# Palmer Cemetery



## JonnF3 (Aug 24, 2008)

Here is the video from my 2009 haunt:


----------



## Zombies R Us (Jul 9, 2009)

Nice work on all the animatronics. I love the crazy ones with the frantic movement.


----------



## Haunted Bayou (Feb 16, 2007)

Great walk-through!


----------



## spideranne (Jul 17, 2006)

Wow, you have tons of animations. My favorite was the frantic tomb guy in the beginning.


----------



## Joiseygal (Sep 3, 2008)

Wow awesome haunt! I love the moving granny that was cut in half.


----------



## RoxyBlue (Oct 6, 2008)

I just want to know how many kids are afraid to come up the front walk when they see what you have going


----------



## PirateLady (Jul 23, 2010)

Great job... scary and love all the crazy things going on...


----------



## turtle2778 (Jul 9, 2006)

Good Job!!


----------



## fick209 (Aug 31, 2009)

Great animation, very cool haunt!


----------



## DarkLore (Jan 25, 2009)

I like the cut in half person on the table. I'll be that one thrills the kiddies.


----------



## Spooky1 (Aug 25, 2008)

Nice variety of animated props.


----------



## Dark Angel 27 (Sep 11, 2008)

cool walk through!


----------



## JonnF3 (Aug 24, 2008)

You all are too kind.
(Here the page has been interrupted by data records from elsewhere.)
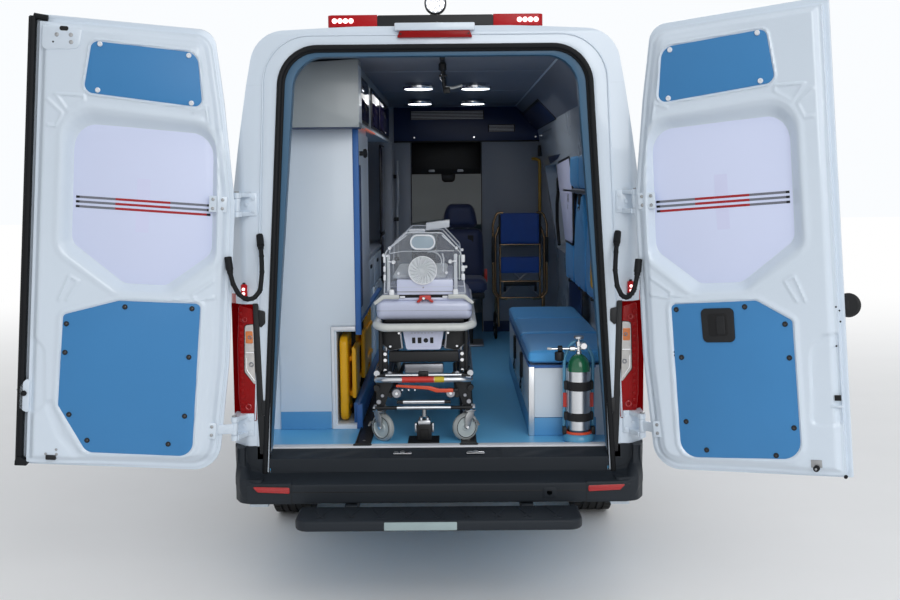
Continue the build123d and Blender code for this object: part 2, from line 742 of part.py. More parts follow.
with BuildPart() as fuel_tank:
    block((-870, -450), (-60, 1000), (330, floor_bottom - seat_gap))
    fillet(fuel_tank.edges().filter_by(Axis.Y), 40)
write(fuel_tank.part, "fuel_tank")

with BuildPart() as exhaust:
    rod((270, from_nose(1150), 420), (270, -1100, 420), 32)
    rod((270, 500, 420), (270, -300, 420), 85)
    rod((270, -1110, 440), (270, -1090, 440), 33)
    for y in (1500, 100, -600):
        block((262, 278), (y - 15, y + 15), (440, floor_bottom - seat_gap))
write(exhaust.part, "exhaust")

# Wheels: rims and tyres
tyre_rows = [
    (-98, rim_radius, 0),
    (-98, 228, 0),
    (-tyre_width / 2, 275, 30),
    (-112, 338, 15),
    (-88, tyre_radius, 15),
    (88, tyre_radius, 15),
    (112, 338, 15),
    (tyre_width / 2, 275, 30),
    (98, 228, 0),
    (98, rim_radius, 0),
]
rim_rows = [
    (-103, 222, 0),
    (-98 - seat_gap, 222, 0),
    (-98 - seat_gap, rim_radius - seat_gap, 0),
    (98 + seat_gap, rim_radius - seat_gap, 0),
    (98 + seat_gap, 222, 0),
    (103, 222, 0),
    (103, 200, 0),
    (72, 192, 0),
    (60, 120, 0),
    (76, 88, 0),
    (76, spindle_radius + running_fit, 0),
    (34, spindle_radius + running_fit, 0),
    (34, 80, 0),
    (40, 120, 0),
    (46, 192, 0),
    (-103, 198, 0),
]
wheels = [
    ("front_left", -1, front_axle_y, front_track / 2),
    ("front_right", 1, front_axle_y, front_track / 2),
    ("rear_left", -1, rear_axle_y, rear_track / 2),
    ("rear_right", 1, rear_axle_y, rear_track / 2),
]


def wheel_ring(side, y, centre_x, rows):
    placed = [(side * (centre_x + x), tyre_radius + radius, corner) for x, radius, corner in rows]
    revolve(rounded_face(Plane.XZ.offset(-y), placed), Axis((0, y, tyre_radius), (1, 0, 0)))


for name, side, y, centre_x in wheels:
    with BuildPart() as tyre:
        wheel_ring(side, y, centre_x, tyre_rows)
    write(tyre.part, f"tyre_{name}")
    with BuildPart() as rim:
        wheel_ring(side, y, centre_x, rim_rows)
        for turn in range(12):
            angle = math.radians(30 * turn)
            hole_y = y + 152 * math.cos(angle)
            hole_z = tyre_radius + 152 * math.sin(angle)
            rod((side * (centre_x + 30), hole_y, hole_z), (side * (centre_x + 90), hole_y, hole_z), 15, Mode.SUBTRACT)
    write(rim.part, f"rim_{name}")

# Front knuckles
for side, name in ((-1, "left"), (1, "right")):
    with BuildPart() as knuckle:
        block((side * (kingpin_x - 35), side * (kingpin_x + 45)), (front_axle_y - 40, front_axle_y + 40),
              (arm_levels[0] + arm_thickness + seat_gap, arm_levels[1] - seat_gap))
        rod((side * kingpin_x, front_axle_y, arm_levels[0] + 3),
            (side * kingpin_x, front_axle_y, arm_levels[1] + arm_thickness - 3), kingpin_radius)
        rod((side * (kingpin_x + 40), front_axle_y, tyre_radius),
            (side * (front_track / 2 + 26), front_axle_y, tyre_radius), 55)
        rod((side * (kingpin_x + 40), front_axle_y, tyre_radius),
            (side * (front_track / 2 + 70), front_axle_y, tyre_radius), spindle_radius)
        block((side * (kingpin_x - 35), side * (kingpin_x - 5)), (front_axle_y - 130, front_axle_y - 30), (320, 350))
    write(knuckle.part, f"knuckle_{name}")

# Dashboard with the steering column, and the steering wheel
wheel_centre = Vector(-400, from_nose(1790), 1180)
column = Vector(0, -math.sin(math.radians(45)), math.cos(math.radians(45)))
with BuildPart() as dashboard:
    side_prism([(from_nose(1310) - seat_gap, 880, 0), (from_nose(1550), 880, 60), (from_nose(1640), 1150, 60),
                (from_nose(1540), 1290, 40), (from_nose(1310) - seat_gap, 1320, 0)], (-890, 890))
    add(room_volume, mode=Mode.INTERSECT)
    rod(wheel_centre - column * 320, wheel_centre - column * 40.3, 35)
write(dashboard.part, "dashboard")

with BuildPart() as steering_wheel:
    with BuildSketch(Plane(origin=wheel_centre, x_dir=(1, 0, 0), z_dir=column)) as hub:
        Circle(50)
        Rectangle(360, 36)
    extrude(hub.sketch, amount=14, both=True)
    rod(wheel_centre - column * 40, wheel_centre - column * 10, 22)
    with BuildSketch(Plane(origin=wheel_centre, x_dir=(1, 0, 0), z_dir=(0, column.Z, -column.Y))) as rim_section:
        with Locations((190, 0)):
            Circle(15)
    revolve(rim_section.sketch, Axis(wheel_centre, column))
write(steering_wheel.part, "steering_wheel")

# Cab seats and the attendant's seat
with BuildPart() as cab_seats:
    for side in (-1, 1):
        x = side * 420
        seat_y = from_nose(2560)
        block((x - 210, x + 210), (seat_y + 30, seat_y + 450), (load_floor + seat_gap, 1040))
        block((x - 240, x + 240), (seat_y, seat_y + 500), (1040, 1160))
        side_prism([(seat_y + 60, 1150, 20), (seat_y + 180, 1150, 20), (seat_y + 60, 1780, 50),
                    (seat_y - 50, 1780, 50)], (x - 235, x + 235))
        block((x - 130, x + 130), (seat_y - 40, seat_y + 50), (1770, 1960))

attendant_x = 110
with BuildPart() as seats:
    add(cab_seats.part)
    seat_y = from_rear(3300)
    block((attendant_x - 60, attendant_x + 60), (seat_y + 100, seat_y + 260), (load_floor + seat_gap, 1120))
    block((attendant_x - 220, attendant_x + 220), (seat_y - 40, seat_y + 420), (1110, 1210))
    block((attendant_x - 200, attendant_x + 200), (seat_y + 330, seat_y + 430), (1200, 1600))
    block((attendant_x - 120, attendant_x + 120), (seat_y + 340, seat_y + 420), (1590, 1765))
write(seats.part, "seats")

# Partition with its doorway
with BuildPart() as partition_wall:
    add(room_volume)
    block((-1100, 1100), (partition_y, partition_y + partition_thickness), (load_floor + seat_gap, 2700), Mode.INTERSECT)
    block((-256, 305), (partition_y - 10, partition_y + 60), (load_floor - 10, 2260), Mode.SUBTRACT)
write(partition_wall.part, "partition_wall")

# Ceiling panel with its lamps and infusion rail
with BuildPart() as ceiling_panel:
    block((-640, 640), (rear_y + wall + 20, partition_y - seat_gap), (ceiling_height, ceiling_height + 50))
    for x in (-300, 300):
        for back in (900, 2000, 3100):
            rod((x, from_rear(back), ceiling_height + 1), (x, from_rear(back), ceiling_height - 22), 85)
    for back in (500, 1100, 1700, 2300):
        block((180, 200), (from_rear(back), from_rear(back) + 20), (ceiling_height - 40, ceiling_height + 1))
    rod((190, from_rear(480), ceiling_height - 40), (190, from_rear(2340), ceiling_height - 40), 12)
    add(body_volume(wall + seat_gap, True), mode=Mode.INTERSECT)
write(ceiling_panel.part, "ceiling_panel")

# Cabinets of the left side
closet_front_x = -416
with BuildPart() as cabinets:
    block((-1000, closet_front_x), (from_rear(510), from_rear(1390)), (load_floor + seat_gap, ceiling_height - seat_gap))
    block((-1000, -480), (from_rear(1390), from_rear(3900)), (load_floor + seat_gap, 1450))
    block((-1000, -400), (from_rear(1390), from_rear(3400)), (2230, ceiling_height - seat_gap))
    block((-1000, -370), (from_rear(350), from_rear(520)), (2230, ceiling_height - seat_gap))
    add(body_volume(wall + 3, True), mode=Mode.INTERSECT)
    block((-1000, -670), (rear_axle_y - 460, rear_axle_y + 460), (600, 870), Mode.SUBTRACT)
    block((-515, -400), (from_rear(500), from_rear(2400)), (730, 1200), Mode.SUBTRACT)
write(cabinets.part, "cabinets")

with BuildPart() as spine_board:
    block((-505, -460), (from_rear(530), from_rear(2300)), (730 + seat_gap, 1180))
    fillet(spine_board.edges().filter_by(Axis.X), 60)
write(spine_board.part, "spine_board")

# Bench of the right side
with BuildPart() as bench:
    block((450, 1000), (from_rear(320), from_rear(2270)), (load_floor + seat_gap, 1050))
    add(body_volume(wall + 3, True), mode=Mode.INTERSECT)
    block((670, 1000), (rear_axle_y - 460, rear_axle_y + 460), (600, 870), Mode.SUBTRACT)
write(bench.part, "bench")

with BuildPart() as bench_cushions:
    for index in range(3):
        start = from_rear(306 + index * 654)
        block((430, 860), (start, start + 646), (1050 + seat_gap, 1137))
    fillet(bench_cushions.edges().filter_by(Axis.Y).group_by(Axis.Z)[-1], 15)
write(bench_cushions.part, "bench_cushions")

# Stretcher with an incubator on it
stretcher_x = -70
with BuildPart() as stretcher:
    for side in (-1, 1):
        x = stretcher_x + side * 230
        rod((x, from_rear(150), 1080), (x, from_rear(2050), 1080), 16)
        for back in (220, 1850):
            castor_x = stretcher_x + side * 193.5
            rod((castor_x - 16, from_rear(back), load_floor + 63), (castor_x + 16, from_rear(back), load_floor + 63), 62.5)
            rod((castor_x, from_rear(back), load_floor + 100), (x, from_rear(back) + 60, 1080), 13)
    for back in (170, 280, 1100, 1910, 2030):
        rod((stretcher_x - 230, from_rear(back), 1080), (stretcher_x + 230, from_rear(back), 1080), 14)
    for back in (220, 1850):
        rod((stretcher_x - 200, from_rear(back) + 10, load_floor + 180),
            (stretcher_x + 200, from_rear(back) + 10, load_floor + 180), 13)
    block((stretcher_x - 230, stretcher_x + 230), (from_rear(190), from_rear(2010)), (1096.3, 1150))
write(stretcher.part, "stretcher")

with BuildPart() as incubator:
    block((stretcher_x - 220, stretcher_x + 220), (from_rear(300), from_rear(1250)), (1150 + seat_gap, 1380))
    block((stretcher_x - 200, stretcher_x + 200), (from_rear(340), from_rear(1210)), (1379, 1760))
    fillet(incubator.edges().group_by(Axis.Z)[-1], 40)
write(incubator.part, "incubator")

# Oxygen cylinder on its trolley
with BuildPart() as oxygen_cylinder:
    rod((660, from_rear(200), load_floor + 40), (660, from_rear(200), load_floor + 640), 53.5)
    with Locations((660, from_rear(200), load_floor + 640)):
        Sphere(53.5)
    block((590, 730), (from_rear(140), from_rear(262)), (load_floor + seat_gap, load_floor + 45))
write(oxygen_cylinder.part, "oxygen_cylinder")

# Folded wheelchair by the partition
with BuildPart() as wheelchair:
    for x in (400, 800):
        rod((x - 12, from_rear(3860), 1005.3), (x + 12, from_rear(3860), 1005.3), 300)
    block((388, 812), (from_rear(3680), from_rear(4060)), (1000, 1100))
    block((380, 825), (from_rear(4040), from_rear(4080)), (1080, 1700))
write(wheelchair.part, "wheelchair")

# Grab rails
with BuildPart() as grab_rails:
    rod((345, partition_y - 40, load_floor + seat_gap), (345, partition_y - 40, ceiling_height - seat_gap), 16)
    rod((790, from_rear(400), 1650), (790, from_rear(2200), 1650), 16)
    for back in (400, 1300, 2200):
        rod((790, from_rear(back), 1650), (890, from_rear(back), 1650), 12)
    add(body_volume(wall + seat_gap, True), mode=Mode.INTERSECT)
write(grab_rails.part, "grab_rails")
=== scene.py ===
import bpy
import math
import numpy as np
from mathutils import Matrix, Vector


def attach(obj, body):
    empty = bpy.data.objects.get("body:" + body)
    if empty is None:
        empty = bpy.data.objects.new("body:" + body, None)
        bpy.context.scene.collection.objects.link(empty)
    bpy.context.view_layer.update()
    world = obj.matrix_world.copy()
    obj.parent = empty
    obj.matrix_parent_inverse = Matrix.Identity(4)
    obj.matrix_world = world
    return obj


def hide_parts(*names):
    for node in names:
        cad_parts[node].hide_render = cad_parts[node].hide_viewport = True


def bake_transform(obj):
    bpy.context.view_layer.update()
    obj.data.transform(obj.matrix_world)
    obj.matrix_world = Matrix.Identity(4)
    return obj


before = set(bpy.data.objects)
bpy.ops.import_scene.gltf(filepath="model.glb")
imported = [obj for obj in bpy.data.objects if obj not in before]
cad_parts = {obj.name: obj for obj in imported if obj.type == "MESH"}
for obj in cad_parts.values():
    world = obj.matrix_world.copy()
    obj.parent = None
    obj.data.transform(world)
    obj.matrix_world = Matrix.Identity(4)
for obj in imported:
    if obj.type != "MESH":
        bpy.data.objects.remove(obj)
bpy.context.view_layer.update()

camera = {
    "place": (0.073, -8.379, 1.961),
    "lens": 46.48,
    "turn": 0.17,  # degrees to the left
    "down": 6.0,
    "roll": -0.52,
}
bpy.ops.object.select_all(action="DESELECT")
aim = (
    Matrix.Rotation(math.radians(camera["turn"]), 4, "Z")
    @ Matrix.Rotation(math.radians(90 - camera["down"]), 4, "X")
    @ Matrix.Rotation(math.radians(camera["roll"]), 4, "Z")
)
bpy.ops.object.camera_add(location=camera["place"], rotation=aim.to_euler())
bpy.context.scene.camera = bpy.context.object
bpy.context.object.data.lens = camera["lens"]
print("camera placed")


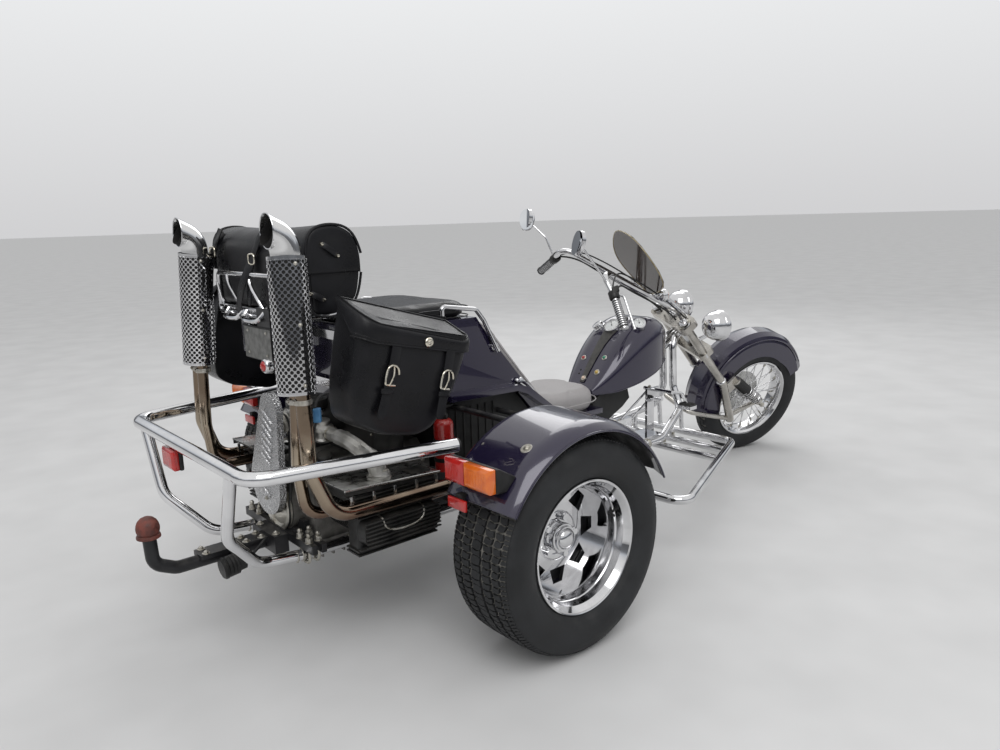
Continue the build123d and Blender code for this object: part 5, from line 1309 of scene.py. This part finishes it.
# Plate holder: a black bracket with a worn, galvanised backing sheet, left blank, and a round red
# lamp with a chromed ring.
paint(BLACK, "plate_holder")
GALVANISED = finish_of("galvanised sheet", (0.13, 0.13, 0.125), (0.28, 0.28, 0.27), (0.35, 0.6), 0.8, 55,
                       0.0005, 260)
panel = stood(-607.5, -130, 61, 900, 998, Vector((-0.0012, 0, 0)), 0.6, 1)
keep(panel, "plate_backing", GALVANISED)
keep(copied(bolt(4.5, 4, 1.5), [(P(-608.5, y, z), (-1, 0, 0)) for y in (-100, 30) for z in (915, 984)]),
     "plate_bolts", ZINC)
glass = turned([(0, 32), (8, 31), (15, 27), (18, 20), (18.5, 16)], P(-604, -107, 888), AFT, 32)
keep(glass, "round_lamp_glass", RED_LENS)
ring = turned([(17, 24), (20, 23), (23, 19), (23.5, 8), (25, 4), (25, 0), (20, 0)], P(-604, -107, 888), AFT,
              36)
keep(ring, "round_lamp_ring", CHROME)
wire = pipe([P(-598, -107, 876), P(-590, -112, 850), P(-560, -120, 820), P(-520, -118, 790),
             P(-490, -110, 770)], 3)
keep(wire, "round_lamp_lead", RUBBER)

# Fire extinguisher: a small red bottle with a black valve and a clamp band. Its body is plain.
RED = finish_of("red paint", (0.30, 0.010, 0.010), (0.42, 0.018, 0.015), (0.18, 0.34), 0.0, 9, coat=0.7)
paint(RED, "extinguisher")
bands = [turned([(34, -7), (35.4, -7), (35.4, 7), (34, 7)], P(-82, -272, z), UP, 32) for z in (510, 575)]
keep(joined(bands), "extinguisher_bands", PLASTIC)
valve = turned([(0, 52), (12, 50), (13, 30), (16, 26), (16, 10), (12, 4), (12, -4)], P(-82, -272, 640), UP,
               20)
grip = pushed([P(-92, -278, 680), P(-40, -278, 690), P(-40, -278, 696), P(-92, -278, 690)],
              Vector((0, 0.012, 0)), 1.5, 2)
keep(joined([valve, grip]), "extinguisher_valve", PLASTIC)

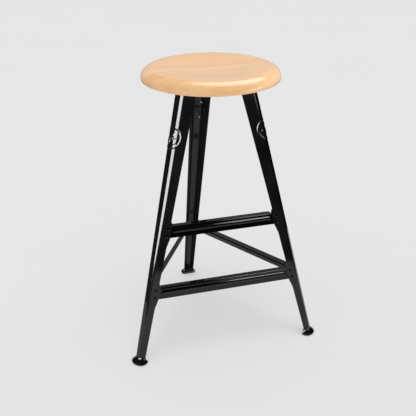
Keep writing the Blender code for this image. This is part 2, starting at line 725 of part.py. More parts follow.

Thank you.


----------



## kprimm (Mar 14, 2009)

Very nice work, looks like a very nice haunt, I would love to walk through that.Great work on all the props.


----------



## Dreadnight (Jul 9, 2006)

Palmer Cemetery looks like the place to be in your area on the big night! Great work...


----------



## The Kibosh (May 19, 2010)

Great stuff! I think it's be cool to put monster hands of some description either coming out of, or 'pushing up' the lid of the locked crate. Might add that touch that something is actually trying to get out  Still an awesome job though!


----------



## kprimm (Mar 14, 2009)

Wish I could come see it in person.


----------